The Economic Survey of 2016-2017 points out: “The Watal Committee has recently estimated that cash accounts for about 78 percent of all consumer payments.” Hence, cash/currency accounts for bulk of consumer payments in India.
Demonetisation essentially rendered 86.4 per cent of the currency in circulation useless overnight. This made consumer transactions very difficult to carry out. While, the government did replace the money rendered useless with new money, but initially only Rs 2,000 notes made it to the financial system. These notes were very difficult to use because people found it difficult to give change, when almost no new Rs 500 notes were available. Hence, they were as good as useless for most of November and December 2016.
In this environment, how did private consumption expenditure grow by 10.1 per cent, the second fastest since June 2011, is a question worth asking?
One possibility is that people may have borrowed and bought things and in the process private consumption grew. Now take a look at Figure 4. It essentially shows the growth in retail loans given by banks between October and December across several years. Retail loans include loans given by banks to buy cars, two-wheelers, consumer durables, homes, credit card outstanding etc. They are a good measure of how robust the private consumption scene in the country is.
The growth in retail loans between October and December 2016 was almost flat at 0.5 per cent. This isn’t surprising given that most of the retail banking staff of banks was busy dealing with all the cash making it back to the banks because of demonetisation. What the figure also tells us is that the growth in retail loans between October to December 2016 has been the slowest in last five years.
Figure 4 clearly tells us that people did not borrow and spend between October and December 2016. So, the question is where did the growth in private consumption expenditure come about? One theory that has been offered is that many people bought a lot of gold using their old Rs 500 and Rs 1,000. The goldsmiths helped them by backdating their purchases.
This is one of those things that sounds to be true as soon as one hears it. But what does data tell us about this? India does not produce any gold of its own. If a lot of gold has been bought in this way, then the gold import numbers should go up in the months to come. The initial evidence on this front suggests otherwise.
Take a look at Figure 5.
Gold imports were high in November 2016 because of the festive season as well as the marriage season. And typically gold imports are high in November. If a lot of gold was bought by those who converted their black money held in the form of old Rs 500 and Rs 1,000 notes into gold, then gold imports should have picked up in December 2016 and January 2017, but they haven’t. They are considerably lower in comparison to December 2015 and January 2016. This basically puts the gold theory out of the window.

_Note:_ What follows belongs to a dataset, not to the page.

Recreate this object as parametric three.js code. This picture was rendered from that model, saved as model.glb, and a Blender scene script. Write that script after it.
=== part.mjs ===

The other theory offered in explanation to private consumption expenditure going up has been that people bought a lot of iPhones after demonetisation was announced. How can the sale of one product push up GDP numbers is beyond my comprehension, but I will not get into that. While Apples sales did go up in October (pre-demonetisation) and November (eight days with no demonetisation), the sales crashed in December because of lack of cash in the financial system.
As a newsreport in The Economic Times points out: “After a cracker of sales in October-November, which heralded strong growth for that quarter, purchases of iPhones dwindled mainly because of the lack of cash, which had fuelled buying before demonetisation. That’s forced Apple to scale down its India revenue target to $2 billion for its fiscal year (October 2016-September 2017) from $3 billion.”
Also, the sales of many consumer goods companies fell during the period. (You can read about it here).
Essentially what all this tells us is that it is very difficult to believe that private consumption expenditure grew by 10.1 per cent during October to December 2016, despite demonetisation. There is something that clearly does not add up here. In fact, take a look at Figure 6. It shows what portion of the GDP is made up by private consumption expenditure.
As can be seen from Figure 6, the private consumption expenditure share in GDP is at very high levels. Also, the kind of jump seen between the period of three months ending September 2016 and the period of three months ending December 2016, has never been seen before.
And given that private consumption expenditure forms a bulk of the GDP, all in all, this tells us that there is something that just doesn’t smell right about India growing by 7 per cent in October to December 2016, when the currency situation was very tight.